When StepForth performs a website audit we look at many different aspects of a websites health ranging from onsite factors such as suitable content and site architecture, offsite factors like social media and inbound links, and various performance metrics like bounce rate and crawl errors.

The primary goal of an audit is to uncover any underlying issues that may prevent a site from achieving maximum visibility. A website does not need to be performing poorly in order to benefit from an audit, even strong sites are often missing some pieces that could improve performance once corrected.

Sometimes interesting findings occur accidently when there is an overlap of unique problems occurring on a website. When completing an audit recently a combination of high bounce rates and soft 404’s, along with proper ecommerce tracking, provided clues that a site may be seeing a leak in revenue that could be relatively easy to patch.

First, I’ll get a little jargon out of the way. A “Bounce” is when a visitor comes to a website and leaves without viewing more than a single page. The “Bounce Rate” is the percentage of overall visitors that “Bounce”.  Typically a bounce rate of less than 50% does not raise concerns.

Soft 404’s are not much different than a typical “Page Not Found” error that all of us have encountered. The big difference is that in the background the server sends a status of anything other than “404”. To the end user there is not much difference as they are often still served the correct error page, but to search engines this incorrect response code can create problems.

Not found errors are never good, and can often lead to reduced sales. The recent audit we completed had unique set of errors that allowed us to understand more closely what the financial loss may have been. For the purposes of this article I have rounded all figures for easy reading and calculations and I won’t be sharing any identifiable client information.

When digging around in Google Analytics we noticed that there were hundreds of pages on the site with extremely high bounce rates of 80% or higher. Many of these high-bounce pages also had traffic exceeding 500 visitors a month. When we went to check out the live page to see why the bounce rate may be so high, we noticed that 404 errors were being displayed while the original URL was still loaded.

Some further digging within Google Webmaster Tools (GWT) and then with the use of an HTTP Header Checker, we found that there were several hundred Soft 404’s. The not found errors, instead of returning a 404 status were returning a 200 OK. Certainly not uncommon especially with many content management systems. The end result allowed all the error URL’s to still be available within Google Analytics.

Normally the recommendation at this point is fairly straight forward. Correct the links that are creating the errors and 301 redirect these dead pages to suitable replacements. A recommendation to correct the 404 error handling was also recommended. For pages that are not showing errors but have a high bounce rate, work to improve content, call to action, etc, to try and engage site visitors and reduce the bounce. Nothing really unexpected here.
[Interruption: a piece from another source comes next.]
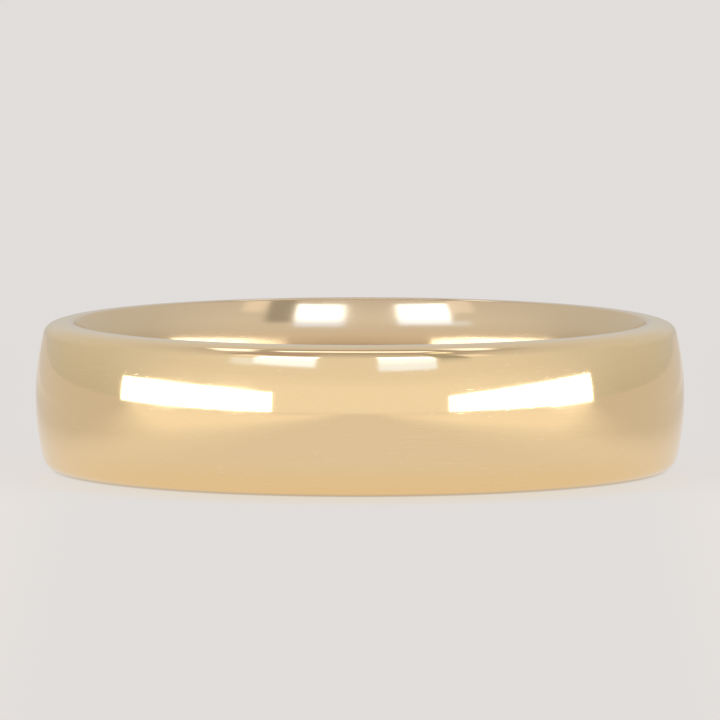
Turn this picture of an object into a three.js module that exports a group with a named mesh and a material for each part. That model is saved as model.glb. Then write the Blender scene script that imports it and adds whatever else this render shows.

While this recommendation will clean up the issue, I wanted to try and dig a little deeper and see if a monetary value could be applicable here. Because this site had their ecommerce settings running properly within Google Analytics, perhaps we could make a rough estimate on lost revenue as a result of these errors. After all, the traffic data was available.

We could see that the site had an overall conversion rate of about 2% and that the average transaction value was around $150. The site wide average bounce rate was also noted at around 40%. Taking one of the high bounce errors (80% bounce rate and 500 visitors in the last 30 days) would could use all these numbers to estimate the lost revenue that may have been retained if the old page was properly redirected to either its new home or a similar replacement.

It could be possible to really nail down some accurate figures and data, but because this calculation was for a rough estimate and not an in-depth analysis, I simply made some educated guesses and assumptions. For instance, what was the page about originally? By looking at the URL it was a very safe bet that it had been a specific product page. Next I have to assume that this page would have performed comparably to the other pages on the site, and that a replacement product (from a 301 redirect) would be appealing to a site visitor. In a perfect world, the figures below are likely close.

Because the page had an 80% bounce rate, we know that 20% of the visitors went on to do other things. Subtracting this 20% from the original 500 visitors leaves us with 400 bounced visitors.

The sites average bounce rate was 40%. As a result we assume that 40% of these 400 visitors would also leave even if the page was in good standing. This leaves us with 240 potential customers.

The overall conversion rate on the site was 2%. With 2% of the 240 visitors likely to make a purchase we could reasonably expect 4.8 sales (240 * .02). We’ll round that up to 5.

Given that the average transaction is about $150, all in all the site may have lost $750 in revenue in the preceding 30 day window as a direct result of that single 404 error – and this was for just a single error. If it were not for checking the bounce rates in Google Analytics and crawl errors in Webmaster Tools the entire issue may have gone unnoticed.

Now it is important to note that these figures and final result are all very rough calculations, but it does help to illustrate the value of eliminating crawl errors. Be sure to keep an eye on these metrics. Often a simple quick fix can result in improved padding on your bank account!